- **Work instructions**:
State only how many lines below include the string "caption".

* START *

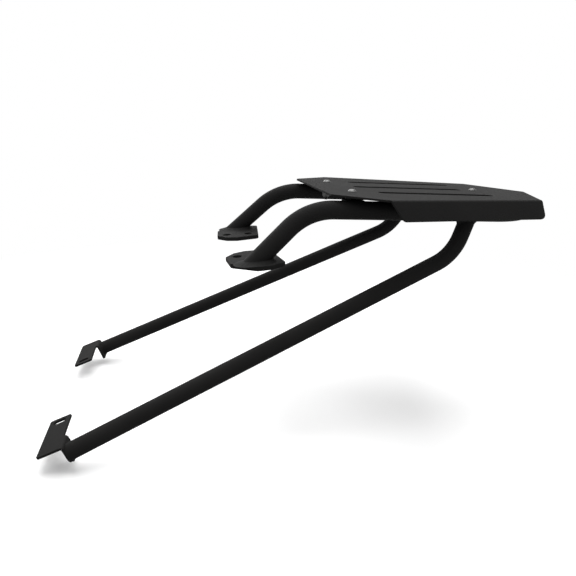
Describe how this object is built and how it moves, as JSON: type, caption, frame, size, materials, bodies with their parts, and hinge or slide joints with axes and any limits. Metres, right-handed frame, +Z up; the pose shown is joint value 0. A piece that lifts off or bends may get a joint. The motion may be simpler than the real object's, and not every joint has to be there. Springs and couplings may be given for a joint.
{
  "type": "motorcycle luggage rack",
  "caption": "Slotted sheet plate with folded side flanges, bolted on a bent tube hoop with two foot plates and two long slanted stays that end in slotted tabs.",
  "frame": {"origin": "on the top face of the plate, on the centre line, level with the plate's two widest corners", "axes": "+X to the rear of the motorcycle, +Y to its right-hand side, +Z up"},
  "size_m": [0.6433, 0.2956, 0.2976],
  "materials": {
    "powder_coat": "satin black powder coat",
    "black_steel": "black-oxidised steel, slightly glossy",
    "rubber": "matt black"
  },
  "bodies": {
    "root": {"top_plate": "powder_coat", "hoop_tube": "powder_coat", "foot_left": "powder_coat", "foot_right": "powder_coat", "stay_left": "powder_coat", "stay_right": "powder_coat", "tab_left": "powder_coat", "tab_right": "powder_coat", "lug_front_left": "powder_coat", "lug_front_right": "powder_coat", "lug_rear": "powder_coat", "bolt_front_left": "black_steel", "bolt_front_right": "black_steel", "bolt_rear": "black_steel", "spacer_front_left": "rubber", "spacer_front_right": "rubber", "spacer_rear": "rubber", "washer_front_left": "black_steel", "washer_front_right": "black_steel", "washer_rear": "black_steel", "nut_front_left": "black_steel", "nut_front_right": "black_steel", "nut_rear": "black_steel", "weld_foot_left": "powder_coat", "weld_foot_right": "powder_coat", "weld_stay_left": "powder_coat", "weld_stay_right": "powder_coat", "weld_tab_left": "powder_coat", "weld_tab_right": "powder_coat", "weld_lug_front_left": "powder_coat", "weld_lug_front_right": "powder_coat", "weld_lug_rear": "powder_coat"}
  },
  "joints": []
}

* END *

- **Written response**:
2